Figure 2 – A method has been extracted to reduce the complexity of the test.

  • Make as few assertions in each test as possible: ideally, just make one assertion per test. If there is more than one assertion relating to the same condition, extract a method with a descriptive name that encompasses the assertions that are related to each other (see Figure 3).

image02

Figure 3 – A method has been extracted to group correlated assertions.

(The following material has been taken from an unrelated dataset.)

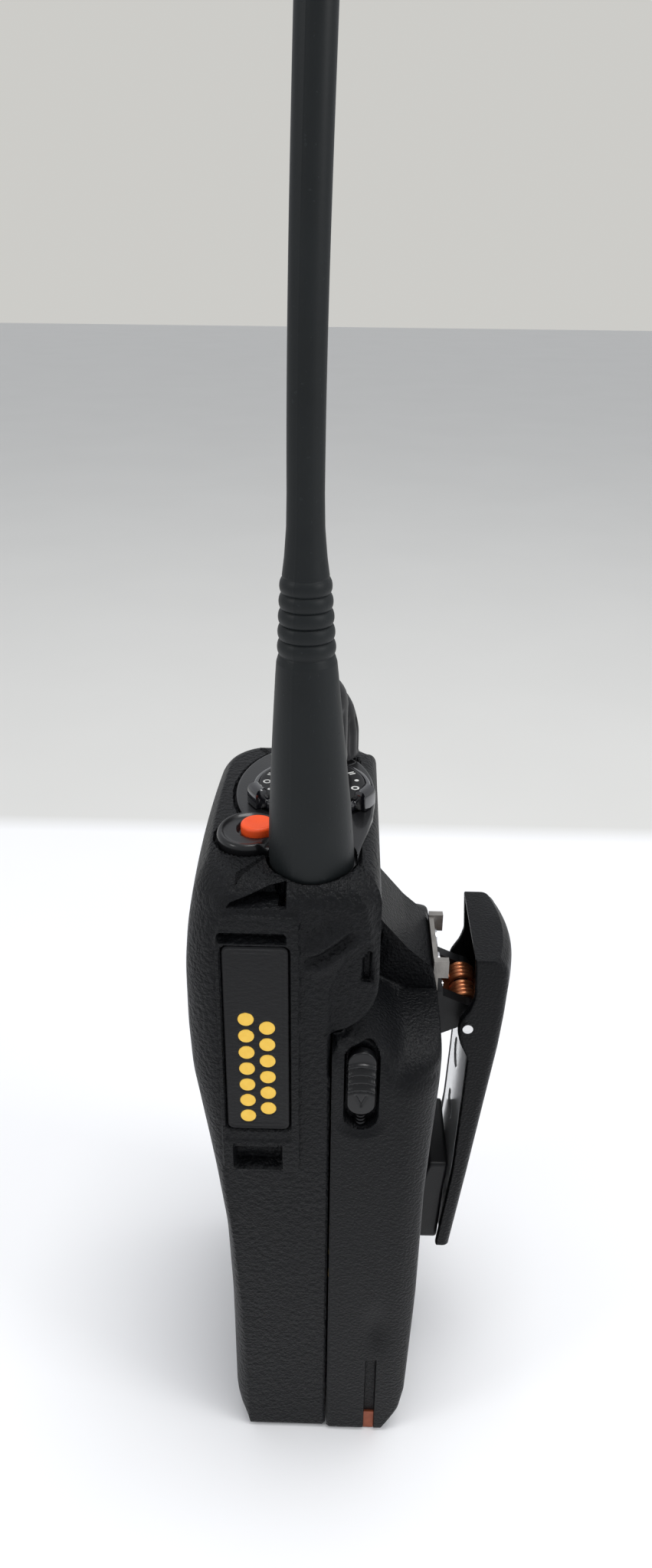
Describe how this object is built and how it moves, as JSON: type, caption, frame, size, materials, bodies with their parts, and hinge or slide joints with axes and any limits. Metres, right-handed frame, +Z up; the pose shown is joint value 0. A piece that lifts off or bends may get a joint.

  • Only reuse code when absolutely necessary: tests are not application code. When reading a test, you should already have all the necessary information to hand, without needing to navigate through more classes.
  • Avoid using inheritance between test suites. The reason for this is analogous to the previous one: inheritance makes it more difficult to understand the purpose of the test.
  • Avoid making tests dependent on their order of appearance, and also avoid making the result of one test dependent on the result of another.
  • Test functionality, not how it was implemented: if the test checks how a class does something, every change to the class will impact on the test and, as a result, the test will end up repeating the app’s code. For example: don’t test that a DAO calls the database when creating a new object. Instead, test that after the object is created, it can be retrieved.

Integration tests

Once we’ve ensured that each class behaves as expected, then it’s time to analyze the interaction between different components, to validate that the system is working as a whole. It’s important to highlight that, just because two classes work correctly independently, it doesn’t necessary mean that they will work as expected when they have to interact with each other.

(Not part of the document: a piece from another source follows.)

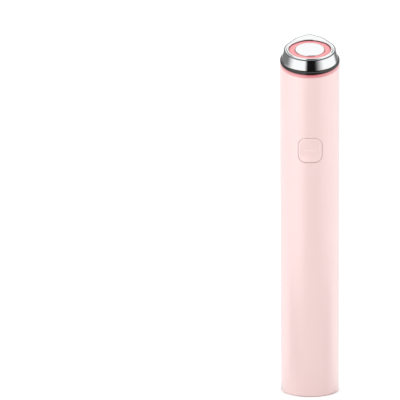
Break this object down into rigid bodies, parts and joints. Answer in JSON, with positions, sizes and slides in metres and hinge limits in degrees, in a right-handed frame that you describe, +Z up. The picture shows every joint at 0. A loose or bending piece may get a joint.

This is where we rely on the framework we use. Spring allows us to instantiate a particular application configuration for the purpose of testing. Within this configuration we keep all the components exactly as they will run in production, except for the external dependencies, which are mocked or embedded in the same JVM. This is very important. One of the reasons for this, is that we want tests to run quickly, so sending packets across the network is not an option. Another reason, besides performance, is that it’s a good practice for tests to be encapsulated, which helps us avoid the frustration of tests passing on the developer’s machine, but not on the CI server.

Following such practices enables us to write and run end-to-end functional tests. End-to-end testing seeks to confirm that integrated components of an application function as expected. For example, we can select a use case and test the whole flow, trying to reproduce it, programmatically. Another example would be sending a message to a messaging source and checking if the right command has been triggered: like a call to a web service or a database insertion.

The same rules for writing unit tests apply when writing integration tests. Integration testing doesn’t mean writing over-complicated test cases or increasing the dependencies of one test on another. On the contrary, integration tests should be simple, independent and efficient.

Practical advice: Run all tests periodically. Not just after you’ve finished coding a full feature. Organize your work into small steps that you can test individually. You may end up subdividing a larger task into several smaller ones, which is actually better practice.

For example, if you have two branches that each pass their own tests, when you merge them: run all the tests again, before moving forward to the next step. Merging two correct changes doesn’t mean that the result of the merge will be correct! Running tests often will also force you to write efficient tests that don’t take too much time to complete.

Phase 2: Continuous integration

We employ a Continuous Integration (CI) environment in which all our tests, both unit and integration tests, are run in a common configuration. We integrate our CI server with Gerrit, our preferred code review tool. When a developer pushes a change to Gerrit, the CI server runs automatically and scores the result with a +1, if the tests pass, or a -1, if they don’t. If the change receives a -1 from the CI server, then the reviewing team doesn’t need to spend time reviewing code that isn’t working.

In addition, we keep the CI status visible to everyone. It should be always green and the team should be aware of its status, at all times. For example, in one project, we decided to mount a screen on the office wall, to show the current status of the CI server for each sub project. This was in no way intended to shame people for failing tests, just to stress to the whole team how important it is for all tests to be showing as passed.

We also add a code coverage report to the CI status, so that the coverage is also visible to everyone in the team. Sometimes we set a minimum percentage of coverage as a standard for every project. In this way, we can compare numbers and discuss how to achieve better results.

Phase 3: Development environment

We deploy to the development environment when the CI server is green.

This environment is set up for developers to explore, try out new solutions but, mainly, to break things. Here, developers feel free to shut down services and deploy unstable features.

We set up an environment, configured to be as similar to the production environment as possible: with the same operating system, software versions, etc.
There, we can deploy the application, enabling us to test the deployment process and environment configurations that may have not been configured fully in the local testing environment.

Once all the environment-related variables have been tested, we can start manually testing the new functionalities and make sure everything works as expected.
Sometimes, we go one step further and simulate application users, employing automated scripts that can be left running, permanently. Simulating a real scenario helps to identify potential flaws that are difficult to find, just by inspecting the app manually.

Furthermore, we can practice the deployment process and test failure scenarios, like service nodes failing, connection problems, or any test scenario that would take too much effort to simulate using unit or integration tests.

Phase 4: Staging environment

We deploy to the staging environment when the feature code has been reviewed and the developer considers phase 3 to be complete.

The aim of the staging environment is to make sure that what we have developed is what the clients actually want.

During this stage, we start our QA and acceptance tests, hand-in-hand with our clients.

The staging environment is a phase that developers really don’t want to mess up! We want our clients to have a stable and predictable system that works.

During this phase, we only deploy stable and fully tested features, so this phase should only be used to validate functionality, not to find bugs.


Finally, and only once we have successfully completed all four of these phases, do we truly know that the application has been fully tested: unit by unit, with all units running together, and with all units working in two, separate production-simulating environments, one for developers and one for client acceptance.

These phases are ordered so that problems can be caught as early as possible, at a stage when they are easier to resolve; and long before be released into production. The overall idea being: the sooner you catch a problem, the easier it is to solve.